For caution and guidance, it is wise to also cite one of the authors of Section 230, now-Senator Ron Wyden, who has been clear over the last 20-plus years about what removing this law means. “Tech companies certainly need to continue to be far more vigorous about identifying, fingerprinting, and blocking content and individuals who incite hate and violence,” he said in a statement in March. “If politicians want to restrict the First Amendment or eliminate the tools with which much of the world communicates in real time they should understand they are also taking away the tools that bear witness to government brutality, war crimes, corporate lawlessness, and incidents of racial bias.”
Wyden’s statement continued, as if anticipating this moment, “So often in the wake of horrible events politicians grasp for knee-jerk responses that won’t solve real problems, and may even make them worse. Focusing on restricting speech only deflects from the core rot of white supremacy that our country and the world needs to address.” And the senator added this, in a statement to The New Republic: “Right now politicians are desperate to blame anything besides Republicans’ blockade of any and all gun safety legislation for the spate of mass shootings. Video games and social media didn’t cause this violence, and neither did Section 230.”

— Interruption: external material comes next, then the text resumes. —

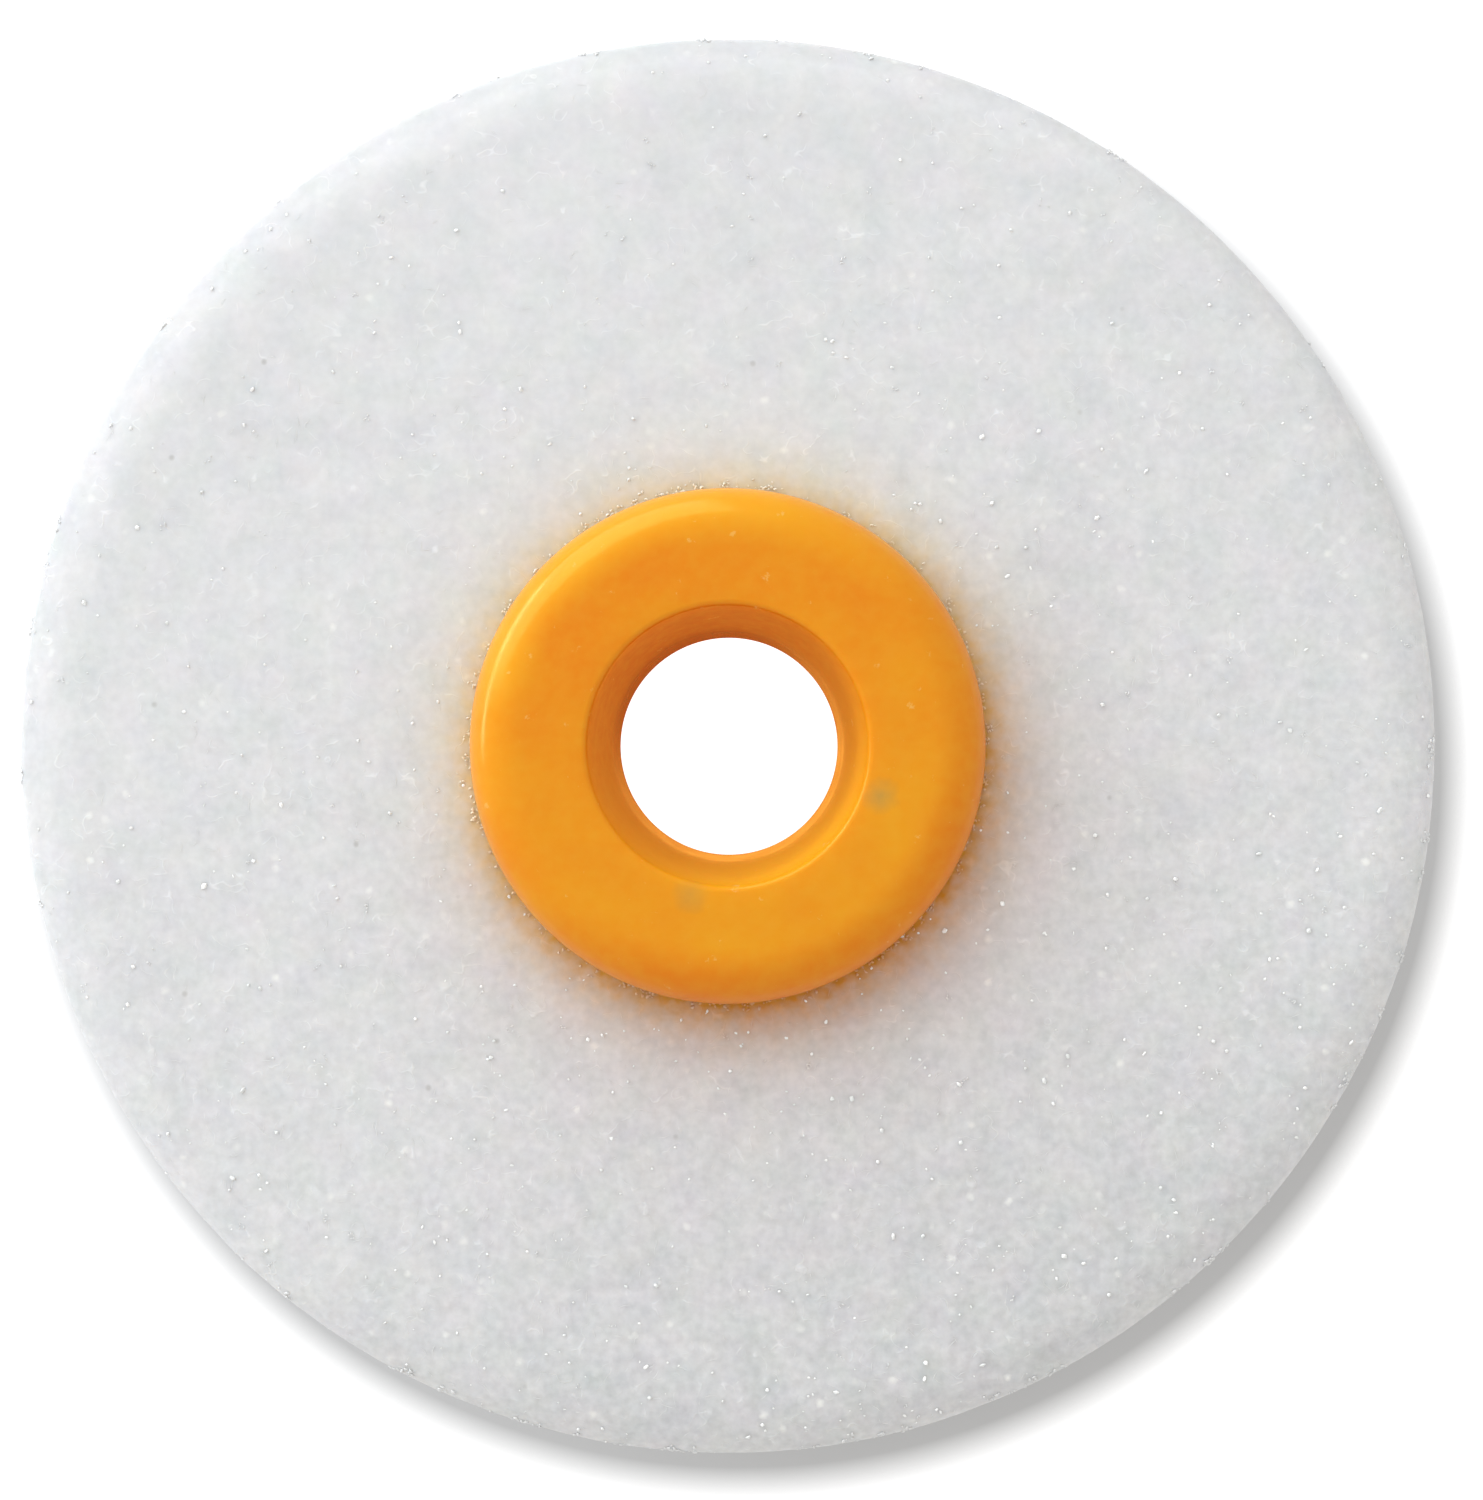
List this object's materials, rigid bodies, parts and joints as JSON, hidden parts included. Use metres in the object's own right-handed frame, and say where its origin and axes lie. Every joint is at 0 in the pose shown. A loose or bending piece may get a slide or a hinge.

White supremacy, not a carved-up amendment to a 23-year-old law, is the fundamental problem. Daniels, the sociologist, is hopeful politicians won’t just turn to easy fixes, and that this moment could guide the nation to a more measured response. And that’s going to require platforms to consider much more challenging questions—and for our sake, doing their considering and questioning in public. As Daniels told The New Republic on Tuesday, the day the House Homeland Security Committee called on 8chan’s owner to testify before Congress, “The question becomes, what’s a burning cross in the digital era?”